What is being asked:
Pick every line with "this" from the material below.

Modeling code records

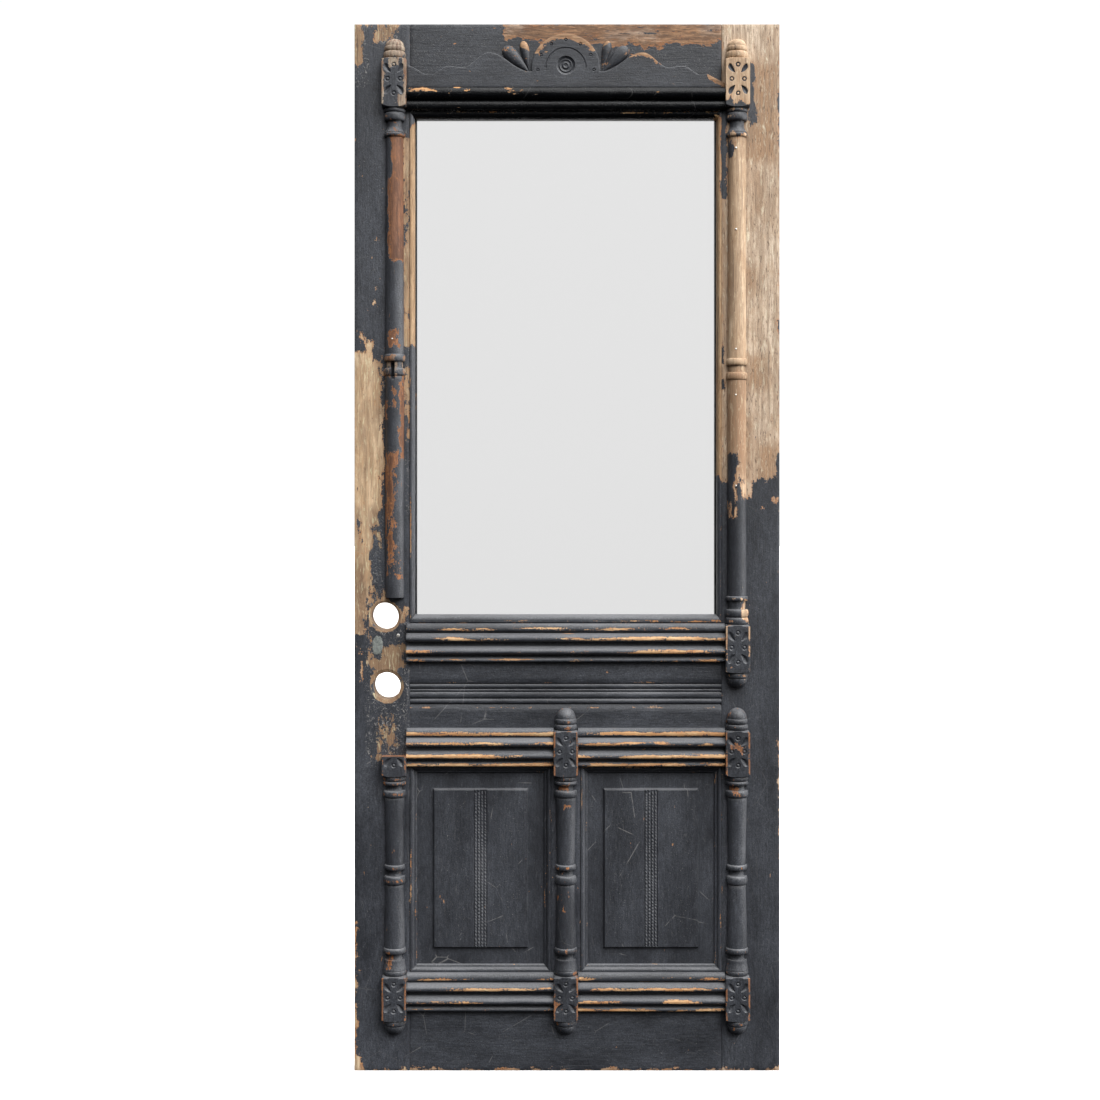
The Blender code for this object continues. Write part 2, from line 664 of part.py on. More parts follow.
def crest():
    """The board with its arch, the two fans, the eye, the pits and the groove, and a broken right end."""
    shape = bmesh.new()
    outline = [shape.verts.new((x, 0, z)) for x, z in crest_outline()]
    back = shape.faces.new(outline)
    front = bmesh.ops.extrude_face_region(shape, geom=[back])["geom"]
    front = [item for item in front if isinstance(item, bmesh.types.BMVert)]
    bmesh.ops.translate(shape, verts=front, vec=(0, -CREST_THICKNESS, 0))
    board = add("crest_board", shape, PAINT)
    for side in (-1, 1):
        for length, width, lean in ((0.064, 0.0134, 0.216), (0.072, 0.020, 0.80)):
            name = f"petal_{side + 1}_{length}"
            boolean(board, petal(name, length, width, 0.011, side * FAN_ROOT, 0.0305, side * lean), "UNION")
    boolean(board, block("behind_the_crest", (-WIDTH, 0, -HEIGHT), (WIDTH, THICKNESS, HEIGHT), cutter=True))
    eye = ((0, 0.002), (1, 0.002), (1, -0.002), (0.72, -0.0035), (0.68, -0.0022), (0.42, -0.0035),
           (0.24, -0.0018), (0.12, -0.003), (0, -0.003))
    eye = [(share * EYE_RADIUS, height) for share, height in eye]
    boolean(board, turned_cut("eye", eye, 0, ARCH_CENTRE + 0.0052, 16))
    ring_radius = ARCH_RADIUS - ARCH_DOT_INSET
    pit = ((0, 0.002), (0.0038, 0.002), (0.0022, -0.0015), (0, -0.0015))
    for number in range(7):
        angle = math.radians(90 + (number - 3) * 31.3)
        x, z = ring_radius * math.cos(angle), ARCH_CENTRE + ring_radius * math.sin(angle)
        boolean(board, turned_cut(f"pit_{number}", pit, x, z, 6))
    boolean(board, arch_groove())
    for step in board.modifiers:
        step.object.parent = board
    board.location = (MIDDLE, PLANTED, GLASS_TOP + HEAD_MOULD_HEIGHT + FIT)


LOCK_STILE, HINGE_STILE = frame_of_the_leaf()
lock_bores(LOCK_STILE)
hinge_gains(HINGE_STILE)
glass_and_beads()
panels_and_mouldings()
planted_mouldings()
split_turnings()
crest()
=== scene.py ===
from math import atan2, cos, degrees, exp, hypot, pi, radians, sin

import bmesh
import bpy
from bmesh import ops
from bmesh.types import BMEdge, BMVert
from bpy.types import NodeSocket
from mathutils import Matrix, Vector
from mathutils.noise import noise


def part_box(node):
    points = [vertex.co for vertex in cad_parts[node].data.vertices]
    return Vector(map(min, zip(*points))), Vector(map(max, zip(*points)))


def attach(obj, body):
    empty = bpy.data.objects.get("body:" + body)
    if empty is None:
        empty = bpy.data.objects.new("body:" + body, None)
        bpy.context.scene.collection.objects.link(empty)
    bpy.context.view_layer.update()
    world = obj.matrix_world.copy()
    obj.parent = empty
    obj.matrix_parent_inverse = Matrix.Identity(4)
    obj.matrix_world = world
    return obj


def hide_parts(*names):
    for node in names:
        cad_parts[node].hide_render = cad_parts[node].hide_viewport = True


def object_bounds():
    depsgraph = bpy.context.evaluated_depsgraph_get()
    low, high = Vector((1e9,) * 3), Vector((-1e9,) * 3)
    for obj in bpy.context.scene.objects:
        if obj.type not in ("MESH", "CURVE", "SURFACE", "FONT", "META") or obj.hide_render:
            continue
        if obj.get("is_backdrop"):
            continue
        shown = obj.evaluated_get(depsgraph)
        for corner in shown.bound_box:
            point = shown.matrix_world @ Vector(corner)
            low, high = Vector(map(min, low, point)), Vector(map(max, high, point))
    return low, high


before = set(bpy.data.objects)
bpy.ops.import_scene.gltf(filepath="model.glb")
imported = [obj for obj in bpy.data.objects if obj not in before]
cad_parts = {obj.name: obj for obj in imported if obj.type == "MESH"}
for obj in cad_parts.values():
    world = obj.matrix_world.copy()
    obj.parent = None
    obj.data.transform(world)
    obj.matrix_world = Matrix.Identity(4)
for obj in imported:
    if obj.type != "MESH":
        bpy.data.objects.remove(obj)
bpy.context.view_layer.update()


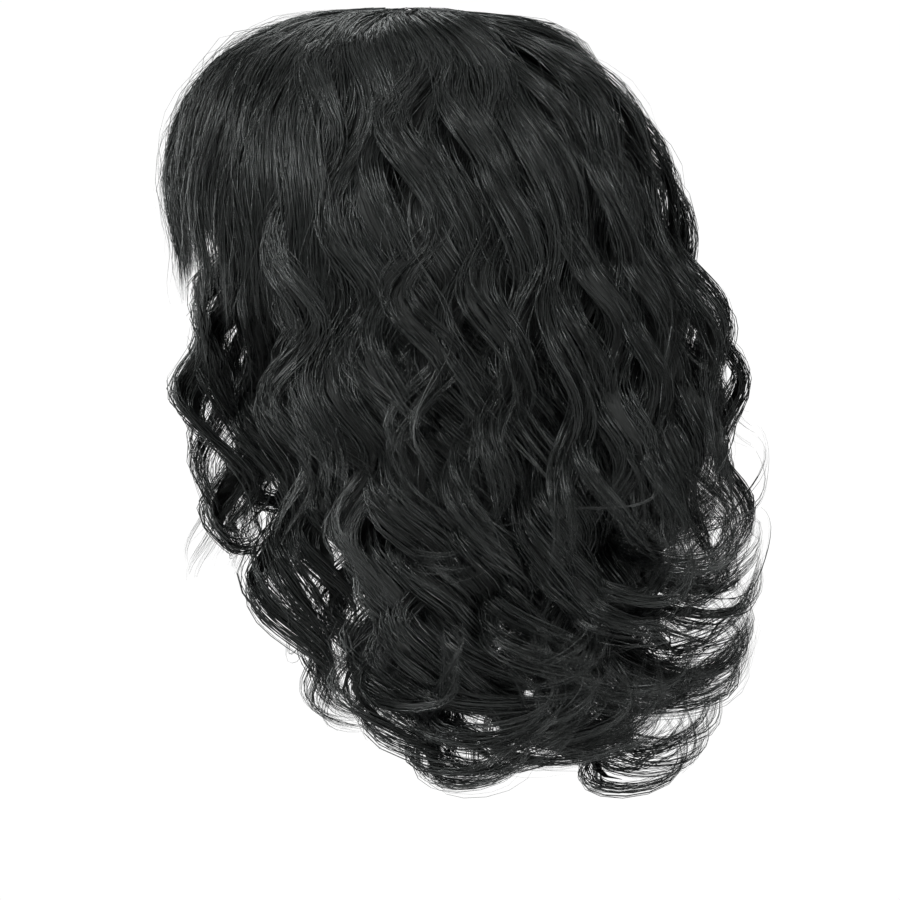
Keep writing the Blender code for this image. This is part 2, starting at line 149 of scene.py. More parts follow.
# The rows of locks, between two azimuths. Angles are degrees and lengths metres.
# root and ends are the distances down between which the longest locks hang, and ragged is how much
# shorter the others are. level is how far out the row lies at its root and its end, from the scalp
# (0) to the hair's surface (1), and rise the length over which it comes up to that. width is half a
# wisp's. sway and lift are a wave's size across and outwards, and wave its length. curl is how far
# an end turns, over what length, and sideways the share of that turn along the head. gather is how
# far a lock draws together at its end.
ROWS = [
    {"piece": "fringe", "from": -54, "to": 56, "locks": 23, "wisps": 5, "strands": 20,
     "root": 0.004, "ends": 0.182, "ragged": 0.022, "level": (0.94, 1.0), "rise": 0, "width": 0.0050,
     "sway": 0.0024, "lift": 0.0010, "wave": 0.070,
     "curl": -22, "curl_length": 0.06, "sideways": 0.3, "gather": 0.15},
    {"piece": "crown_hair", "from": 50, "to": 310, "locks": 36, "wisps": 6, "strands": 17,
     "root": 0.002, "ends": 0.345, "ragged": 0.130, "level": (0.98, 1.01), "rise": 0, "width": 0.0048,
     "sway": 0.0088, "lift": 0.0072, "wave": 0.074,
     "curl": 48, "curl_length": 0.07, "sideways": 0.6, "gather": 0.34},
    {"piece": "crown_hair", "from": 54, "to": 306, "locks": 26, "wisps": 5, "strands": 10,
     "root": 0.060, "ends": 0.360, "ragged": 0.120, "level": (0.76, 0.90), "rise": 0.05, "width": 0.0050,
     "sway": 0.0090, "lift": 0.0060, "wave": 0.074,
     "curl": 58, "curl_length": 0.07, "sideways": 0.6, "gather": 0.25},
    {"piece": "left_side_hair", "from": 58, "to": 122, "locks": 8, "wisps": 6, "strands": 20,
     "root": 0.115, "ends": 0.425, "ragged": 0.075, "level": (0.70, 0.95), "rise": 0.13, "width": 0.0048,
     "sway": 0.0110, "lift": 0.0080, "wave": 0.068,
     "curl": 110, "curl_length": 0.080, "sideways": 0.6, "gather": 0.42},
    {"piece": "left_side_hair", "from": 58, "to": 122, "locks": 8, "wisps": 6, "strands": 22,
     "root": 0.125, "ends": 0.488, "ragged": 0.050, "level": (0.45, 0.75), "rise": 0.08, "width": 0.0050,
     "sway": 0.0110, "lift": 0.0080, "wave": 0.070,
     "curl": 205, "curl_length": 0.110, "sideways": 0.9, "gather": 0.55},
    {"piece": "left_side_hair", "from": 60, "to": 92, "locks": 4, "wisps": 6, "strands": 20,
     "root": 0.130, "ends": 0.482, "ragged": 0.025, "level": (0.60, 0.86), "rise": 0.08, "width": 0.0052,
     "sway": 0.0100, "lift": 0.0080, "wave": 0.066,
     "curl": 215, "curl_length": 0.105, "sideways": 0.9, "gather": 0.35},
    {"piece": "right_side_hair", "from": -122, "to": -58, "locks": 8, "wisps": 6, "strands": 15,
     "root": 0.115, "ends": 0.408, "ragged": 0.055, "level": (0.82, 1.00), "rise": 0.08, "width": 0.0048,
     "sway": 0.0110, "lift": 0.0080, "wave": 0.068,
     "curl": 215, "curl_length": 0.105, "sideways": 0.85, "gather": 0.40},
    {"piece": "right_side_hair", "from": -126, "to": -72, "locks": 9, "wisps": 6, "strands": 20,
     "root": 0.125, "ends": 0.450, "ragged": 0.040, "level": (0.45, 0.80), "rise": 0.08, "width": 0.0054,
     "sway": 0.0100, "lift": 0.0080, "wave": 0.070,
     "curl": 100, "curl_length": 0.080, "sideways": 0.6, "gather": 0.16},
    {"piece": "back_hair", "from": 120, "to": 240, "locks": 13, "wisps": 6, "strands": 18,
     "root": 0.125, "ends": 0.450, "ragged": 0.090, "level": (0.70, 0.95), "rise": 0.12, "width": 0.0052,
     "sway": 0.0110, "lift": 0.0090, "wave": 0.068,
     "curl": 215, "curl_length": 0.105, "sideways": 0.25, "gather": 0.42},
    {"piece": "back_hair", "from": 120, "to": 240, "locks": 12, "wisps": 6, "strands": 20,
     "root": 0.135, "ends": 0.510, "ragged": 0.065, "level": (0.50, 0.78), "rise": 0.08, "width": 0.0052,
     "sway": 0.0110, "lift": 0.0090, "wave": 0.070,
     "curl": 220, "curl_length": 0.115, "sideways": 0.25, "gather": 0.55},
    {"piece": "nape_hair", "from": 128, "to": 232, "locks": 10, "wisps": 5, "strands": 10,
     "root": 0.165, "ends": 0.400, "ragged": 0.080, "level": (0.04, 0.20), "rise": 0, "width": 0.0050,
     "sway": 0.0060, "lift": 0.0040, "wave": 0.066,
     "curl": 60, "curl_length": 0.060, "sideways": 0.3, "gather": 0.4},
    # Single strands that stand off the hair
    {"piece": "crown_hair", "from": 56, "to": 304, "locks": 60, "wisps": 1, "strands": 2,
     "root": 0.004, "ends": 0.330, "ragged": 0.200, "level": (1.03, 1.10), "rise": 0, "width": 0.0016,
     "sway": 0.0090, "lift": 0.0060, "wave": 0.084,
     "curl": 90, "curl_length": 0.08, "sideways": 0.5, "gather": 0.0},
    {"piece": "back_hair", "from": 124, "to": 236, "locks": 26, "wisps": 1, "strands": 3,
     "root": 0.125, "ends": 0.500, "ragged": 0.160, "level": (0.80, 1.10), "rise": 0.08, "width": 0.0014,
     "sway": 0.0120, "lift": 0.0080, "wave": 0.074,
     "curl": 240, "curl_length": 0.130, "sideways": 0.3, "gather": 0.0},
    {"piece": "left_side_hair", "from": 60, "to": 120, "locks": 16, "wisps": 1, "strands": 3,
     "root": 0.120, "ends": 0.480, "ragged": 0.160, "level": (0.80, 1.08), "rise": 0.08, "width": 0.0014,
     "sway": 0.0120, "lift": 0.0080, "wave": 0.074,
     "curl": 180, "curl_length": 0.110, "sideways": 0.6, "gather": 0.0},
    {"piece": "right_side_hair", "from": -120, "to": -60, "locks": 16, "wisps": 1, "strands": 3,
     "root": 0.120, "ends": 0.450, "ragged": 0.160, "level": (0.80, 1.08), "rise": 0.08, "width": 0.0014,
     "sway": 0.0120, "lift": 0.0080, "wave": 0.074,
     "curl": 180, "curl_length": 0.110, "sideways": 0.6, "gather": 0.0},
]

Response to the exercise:
The Blender code for this object continues. Write part 2, from line 664 of part.py on. More parts follow.
Keep writing the Blender code for this image. This is part 2, starting at line 149 of scene.py. More parts follow.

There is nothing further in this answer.